Causa impresión ver circular esa eternidad de años con tanta ligereza.
En otro puente, el que da acceso al Tostadero, supermercado
que ha cambiado muchas veces en los últimos años de nombre y de administrador
sin lograr salir del declive, asomo la cámara por la barandilla, una posición difícil
para el hipotético pintor que me he inventado. Lo que hace el objetivo de la cámara
es indecente, succiona la imagen, tira de ella para adentro. Quizá deberían
saber mi opinión los ingenieros de Nikon. Cuando estoy con esta diatriba veo
avanzar hacia mí a N., ochenta años, otro tipo ligero pero con un caminar
distinto, el ángulo del pié muy abierto y la huella plana. Los pantalones muy
subidos, demasiado subidos, le campanean los bajos de las perneras en los
tobillos. Viene del corral. Asocio ambos detalles y resulta la idea de una agradable deposición recién
realizada. Una costumbre muy campesina. La reutilización del desecho y una
contemplación espaciosa, aparte de que en el corral es donde el labrador se
expresa más a sus anchas, (este asunto queda para otra vez). N. tiene que decirme
algo. Viene ya diciéndolo. Hasta que lo oigo lo habrá repetido tres veces.

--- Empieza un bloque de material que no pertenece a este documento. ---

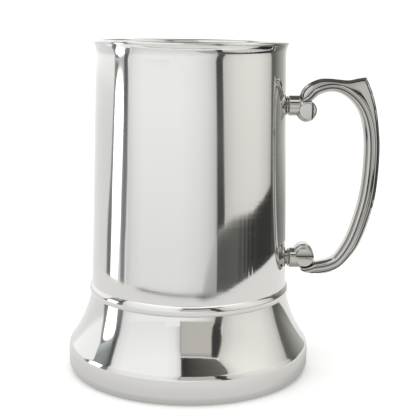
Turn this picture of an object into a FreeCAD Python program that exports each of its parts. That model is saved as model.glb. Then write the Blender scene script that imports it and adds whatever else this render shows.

--Digo que las fotos hay que sacarlas cuando esta todo lleno
de fusca y no ahora que esta todo tan limpito.
Quizá crea que soy un reportero edulcorado de los que no
gustan de enseñar las fealdades de la vida. O que me paga el Ayuntamiento para
que haga una campaña maquillando sus deficiencias. Le escucho. Habla con cierta
musiquilla. Tiene el pelo entrecano y la mirada poco perspicaz, volátil. Se ha
situado junto a mí en lo alto del puente. El efecto es de estar los dos en un púlpito
sermoneando a las aguas.
--Hace tres días estaba esto hasta arriba de mierda… ¿Y cómo
va estar? Si no lo limpian.
Él tiene su huerta aguas abajo. El arroyo hace allí mismo
una curva donde va dejando toda la fusca. Con peligro de que el agua le entre
en la huerta. A él le toca por tanto pelearse con el montón de fusca. Luego,
mirando la cámara, viene a decir que las fotografías ahora saldrán muy bonitas
pero irreales, que es justamente lo mismo que yo estaba pensando decirles a los
ingenieros de Nikon.
--Ahora esto está primoroso…. Teniendo yo toda la mierda
allí…. ¿Cómo va a estar?
Hago una fotografía delante de él, por animarlo. Le
desilusiona.
--Donde hay que hacer las fotos es ahí en los albañales, que
se ve bien el chorro.
Le hago caso y caminamos por el Paseo, arroyo arriba. Él hacía
su casa y yo hacía el puente de la Callejas. Unas chispitas nos pespuntean la
cara y el ozono nos satura los pulmones de optimismo. Va hablando sin mucha
gracia de lo que le parece. Se da la razón en dos o tres asuntos menores. Yo no
opongo resistencia porque juego con esta baza de la escritura. Para el que diga
que esto no vale para nada, aquí tienen una buena aplicación, el poder estar
callado mientras los demás se adornan. Un bien social incuestionable.
Llegados al puente me muestra orgulloso los chorros que
arrojan los albañales. El arroyo entra aquí en terreno civilizado y tiene tres
o cuatro muretes que lo represan para que quede ahí toda la broza que venga de
más arriba. El agua sale haciendo ruido por unos caños que tiene la última
pared. El agua suena y brinca pero tiene más aspecto de cloaca que de otra
cosa, incluso hay una espuma con un cardado peligrosamente llamativo.
Ir a los sitios muy anunciados para luego no ver nada es lo normal. En cambio me ha sorprendido encontrar la
sierra casi totalmente tapada por el nublado, hasta muy abajo de la
falda. Aquel era un no ver distinto. Como el del místico: Miré allí donde había / y perplejo vi no haber/ lo que antes existía.
Los barómetros debían de estar por los suelos.
Para mí, a este relato, no le hace falta fotografías, ni pintor. Este “cuadro” está pintado, y fotografiado. R.